Saturday, August 13, 2016

Replay Wrong


There's no easy way to title a post about "instant replay" in sports. It always comes out as wonky as the actual application of it in sports. Step back and think about replay for a minute.  The intention of it is noble, of course. Getting calls correct. But the reality of what it has become is far different than that.

Major League Soccer, along with a handful of other leagues across the world (Bundesliga being the big one) have been selected to test out / prototype Video Assistant Referees (VAR).

Just like other leagues in the United States, the pressure and stakes to get calls right have increased right along side of the increase in money. The NFL leads the way as far as integrating technology with sport. It started off with coaches headsets years ago and now has found its way into just about everything, from players checking plays on tablets during games to chips inside of the football.

Other major sports in the US have followed the leader here. NBA, NHL, MLB, college football and basketball have all implemented some form of tech. All of them in their own way and all of them using replay. It's to the point now where it is just part of the way thing are.

I've never been in on the benefits of instant replay being used to change official calls. And, I realize just as I type that, how ridiculous it sounds. But that illustrates how ingrained the practice is in modern sport.
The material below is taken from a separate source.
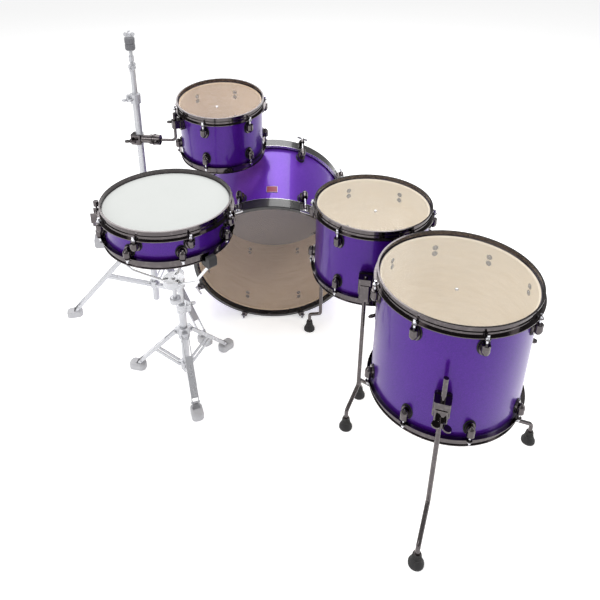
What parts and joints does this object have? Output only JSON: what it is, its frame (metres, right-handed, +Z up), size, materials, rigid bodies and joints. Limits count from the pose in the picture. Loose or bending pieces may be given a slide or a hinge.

No doubt that MLS (/USL) feels the same way. They want to be out in front of video replay for officials because the see it as progressive. They want to be seen as a nimble, fast-moving, cutting edge league. The always have. Even in the early days when they had clocks that counted down and no ties and extra subs and a team named the Mutiny with an actual mutant as a logo. It's kinda their deal.

Last night was the first live test during a (mostly) pro match. The video above is about as nutty as you could have done things, but whatever. It's here. And, sadly, it's probably not going away.

The reasons I have against this sort of thing don't have to do with getting calls right or wrong. And they don't even have much to do with the stop in action (though, I do despise it). No. It has to do with what replay has become.

It's about the TV product. It's a stop in action to pull in short attention spans. It's extra ad time. It's maximizing what little sporting action there is during a NFL game and reusing it over and over and over and then plastering ads all over it.

These days it's become so little about getting it right and so much about just another thing to make money off of.

A SMALL COLLEGE GAME

Basketball, along side soccer, is a sport I played up through college. I was good at it and enjoyed it, but watching the game stopped around the time I stopped playing. Stepping back from it I discovered that it just wasn't enjoyable to watch. Major college games and the NBA had (have) become unwatchable disasters that rarely flow for more than a minute or so.

A year or so ago I found myself down in Chillicothe, Ohio watching a small college basketball game in a gym about the size of most middle or high school. My wife's brother is the head coach. As I settled in on the hard wooden bleachers, something happened. Something changed. It was fun. I found myself working out what teams were trying to run, where players positioned themselves, when they looked for openings, how well the picked the spots.

About half way through I asked myself what the heck was going on?! At first, I couldn't figure it out but as the second half got under way I had it figured out. Fewer stops. No TV timeouts and no endless replay checks to get calls correct. The game had a flow. It had a feel. It wasn't just a series of one or two-minute snippets of action. By the end I felt I had experienced something instead of just consuming it.

Later in the year the annual "March Madness" college basketball tournament got going I found myself struggling to watch. So many stoppages. So many refs walking to the sideline to check calls. It was terrible viewing.

SOCCER HIGH AND LOW




Soccer, on the other hand, is completely different. Even at the highest levels. Every game flows and the only stoppages in the clock are at half-time and full-time. You can see the gears turning in player's heads. You can feel the weight of the action because it never stops.

And the best thing about it?

It's the same version sport being played in the poorest of poor areas in the world all the way to the highest of levels. On a fundamental level there was a massive difference between what I watched at OU Chillicothe and a UNC basketball game. Not soccer. You could go outside right now and watch a match that has the same rules as being played in England, at the highest level, today.

That's the beauty of the sport. It's what has made it the most popular in the world. What happens when you introduce something like replay is separate the game from the people. It becomes something else. The game that is played in the premier leagues around the world will now be different.

It's a tough thing to explain, but once you break that connection you've fundamentally changed the sport. Will soccer still be popular? Of course it will. Just as the NFL, NBA and other leagues are. But that's just it. It'll will become just what those leagues are. And in that, we will have all lost a big part of the beauty of the sport. Just another thing to consume.